Definition:Containerization
📦 Containerization is a software deployment methodology in which an application and all of its dependencies — code, runtime, libraries, and configuration files — are packaged into a lightweight, portable unit called a container that runs consistently across different computing environments. Within the insurance and insurtech industry, containerization has emerged as a foundational technology for modernizing the complex application landscapes that insurers rely on, from policy administration and claims management to rating engines, catastrophe modelling platforms, and customer-facing portals. By abstracting applications from the underlying infrastructure, containers enable insurance technology teams to develop, test, and deploy software with far greater speed and consistency than traditional virtual machine-based approaches.
🔧 Containers are typically built using platforms such as Docker and managed at scale through orchestration tools like Kubernetes, which automate the deployment, scaling, and health monitoring of containerized services. In an insurance context, this architecture allows each component of a cloud-native platform to be independently versioned and deployed — a underwriting rules engine can be updated without touching the premium calculation service, and a fraud detection module can scale horizontally during periods of elevated claims volume without requiring the entire application stack to scale with it. Containers also support consistent behavior across development, staging, and production environments, which reduces the "works on my machine" problem that has historically plagued insurance IT operations with complex multi-system dependencies. For MGA platforms and insurance-as-a-service providers serving multiple carrier clients, container-based multi-tenancy enables efficient resource sharing while maintaining strict isolation between client environments.

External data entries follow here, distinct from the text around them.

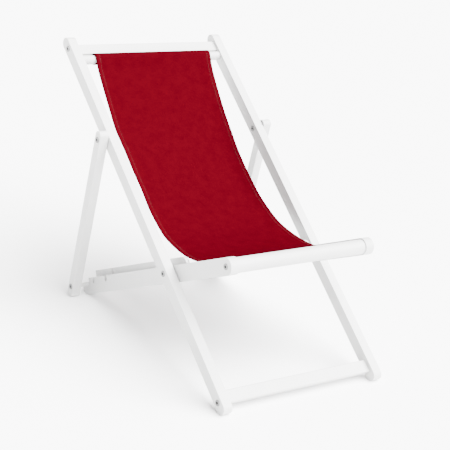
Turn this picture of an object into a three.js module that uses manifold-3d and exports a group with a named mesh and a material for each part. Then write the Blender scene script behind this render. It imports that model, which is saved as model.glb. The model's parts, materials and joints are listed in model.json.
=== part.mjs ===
// A folding sling deck chair in painted timber, set up in its lowest position.
// Three frames: the long back frame, the seat frame inside it and the rear prop outside it.
// X is across the chair, the sitter faces -Y, +Z is up and the feet stand on z = 0.
import * as THREE from "three";
import { mergeVertices } from "three/addons/utils/BufferGeometryUtils.js";
import Module from "manifold-3d";

const wasm = await Module();
wasm.setup();

// ---- Driving dimensions, in millimetres and radians ----
const DEGREE = Math.PI / 180;
const LEFT = -1;
const RIGHT = 1;
const SIDES = { left: LEFT, right: RIGHT };

const TIMBER = 27;              // thickness of every rail, board and strut across the chair
const FRAME_GAP = 2.4;          // air between neighbouring frames, across the chair
const FIT = 0.3;                // clearance between pieces that touch
const PIVOT_CLEARANCE = 0.8;    // radial clearance of a bolt in its hole

const LONG_WIDTH = 542;         // outer width of the long frame
const LONG_ANGLE = 35.74 * DEGREE;   // slope of the long rails
const LONG_DEPTH = 34.5;        // rail size seen from the side
const LONG_ABOVE = 799;         // seat pivot to the top end of a rail
const LONG_BELOW = 420;         // seat pivot to the foot of a rail
const PROP_PIVOT = 441;         // seat pivot to prop pivot, along the rail
const HEAD_BAR = { centre: 753.5, width: 34.6, thickness: 15, front: 8.3 };
const FOOT_BAR = { centre: -376, width: 36.5, thickness: 14.5, front: 6.3 };
const HEAD_BOLT = 762.5;        // seat pivot to the head bolts, along the rail
const FOOT_BOLT = -386.4;
const HEAD_DOWEL = { along: 720, radius: 13.5, socket: 12 };

const SEAT_ANGLE = 28.16 * DEGREE;   // slope of the seat boards, rising to the front
const SEAT_DEPTH = 47.3;
const SEAT_DROP = 4.7;          // how far the boards' middle line lies below the pivot
const SEAT_FRONT = 252;         // seat pivot to the front bar's axis
const SEAT_REAR = 500;          // seat pivot to the boards' rear ends
const FRONT_BAR_RADIUS = 20.5;
const SEAT_DOWEL = { along: 205, radius: 10, socket: 12 };
const PLATE = { thickness: 10, above: 19, below: 2, front: 35 };
const NOTCH = { width: 13.4, floor: 1.5, spare: [434, 360] };   // spare notches, from the seat pivot

const PROP_ANGLE = 83.46 * DEGREE;   // slope of the prop struts
const PROP_DEPTH = 27;
const PROP_ABOVE = 26;          // prop pivot to the top end of a strut
const PROP_ROD = { along: 480, radius: 6 };

const BOLT = { head: 9, headThickness: 1.5, shank: 3, socket: 4.6, socketDepth: 1.1 };
const BARREL = { outer: 4.2, bore: 3.4 };
const WASHER = { outer: 10, bore: 4.6, thickness: 1.6 };
const SCREW_LENGTH = 70;

const SLING = { width: 404, thickness: 3, steps: 28 };

// Finer constants
const ROUND_END_STEPS = 8;
const HOLE_STEPS = 12;
const BAR_STEPS = 32;
const EDGE_RADIUS = 3;
const EDGE_STEPS = 3;
const HEX = 6;

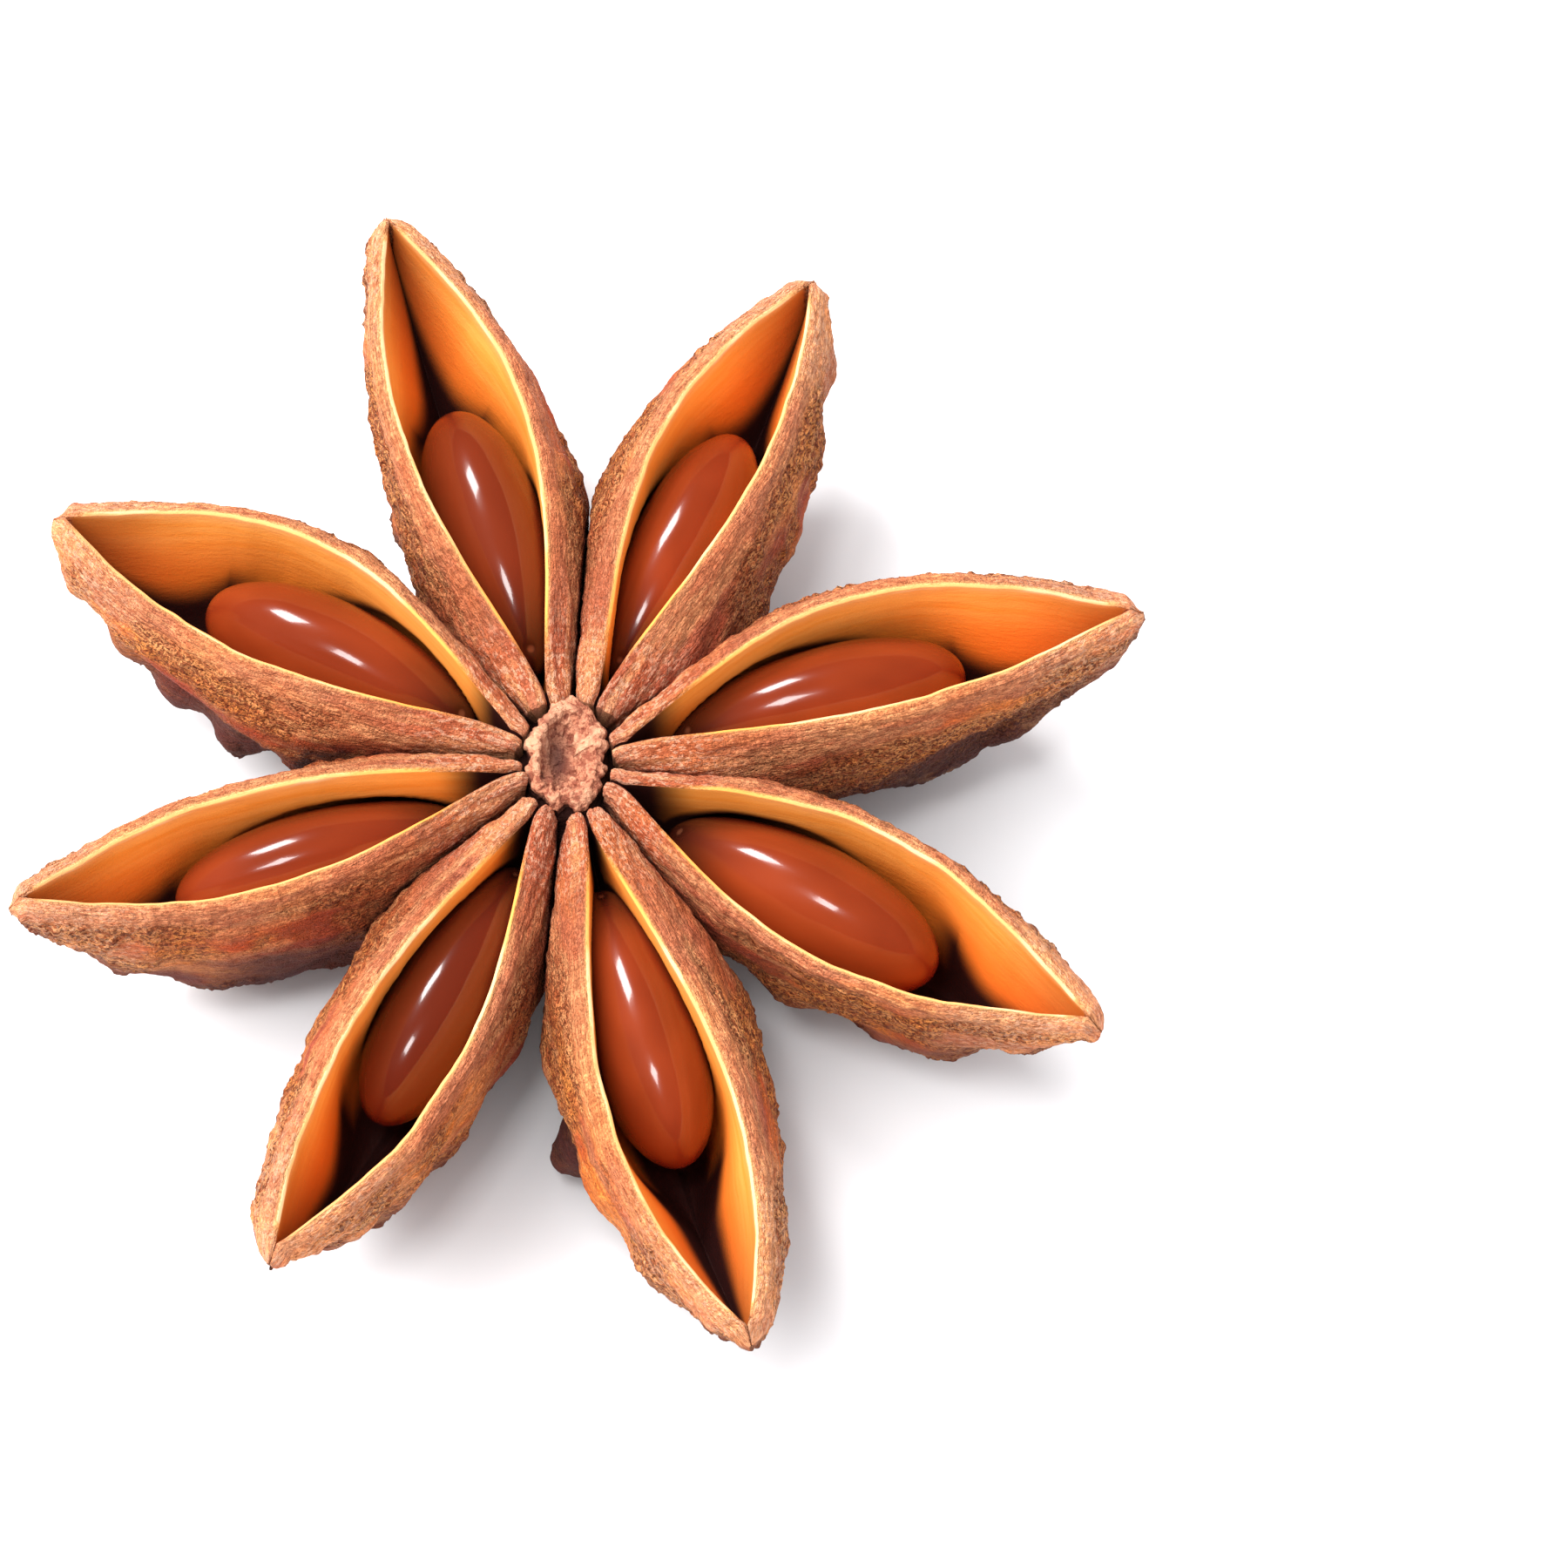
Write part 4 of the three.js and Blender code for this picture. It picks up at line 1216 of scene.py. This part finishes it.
def place_node(tree, kind, inputs, **settings):
    """Adds a node with its settings and fills its sockets."""
    node = tree.nodes.new(kind)
    for name, value in settings.items():
        setattr(node, name, value)
    fill(tree, node, inputs)
    return node


def maths(tree, operation, *values):
    """A Math node's result."""
    node = place_node(tree, "ShaderNodeMath", dict(enumerate(values)), operation=operation)
    return node.outputs[0]


def times(tree, first, *others):
    """The product of masks."""
    for other in others:
        first = maths(tree, "MULTIPLY", first, other)
    return first


def mixed(tree, mask, first, second):
    """The first colour where the mask is 0, the second where it is 1."""
    inputs = {MIX_FACTOR: mask, MIX_FIRST: first, MIX_SECOND: second}
    return place_node(tree, "ShaderNodeMix", inputs, data_type="RGBA").outputs[MIX_RESULT]


def coats(tree, base, layers):
    """Lays coats over a base, in order. Each has a mask, how much of it shows where the mask is 1,
    and its colour as on a screen."""
    for mask, strength, colour in layers:
        mask = mask if strength == 1 else times(tree, mask, strength)
        base = mixed(tree, mask, base, paint(*colour))
    return base


def ranged(tree, value, start, end, low=0.0, high=1.0):
    """The value's run from start to end, drawn out smoothly from low to high."""
    inputs = {"Value": value, "From Min": start, "From Max": end, "To Min": low, "To Max": high}
    node = place_node(tree, "ShaderNodeMapRange", inputs, interpolation_type="SMOOTHSTEP")
    return node.outputs[0]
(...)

🚀 The strategic importance of containerization in insurance extends beyond technical efficiency. As regulators in Europe ( DORA), the UK, and Asia-Pacific markets tighten expectations around operational resilience and disaster recovery, the portability of containers — which can be redeployed across cloud providers or even back to on-premises infrastructure with minimal reconfiguration — gives insurers greater flexibility in their technology risk management. Containerization also accelerates the adoption of API-driven ecosystems where insurers connect to brokers, comparison platforms, and embedded insurance partners through modular, independently deployable services. For incumbent insurers burdened with legacy monolithic systems, containerizing individual components of existing applications offers a pragmatic, incremental path toward modern architectures without requiring a full platform replacement — a consideration that resonates strongly in an industry where core system migrations are notoriously expensive and risky.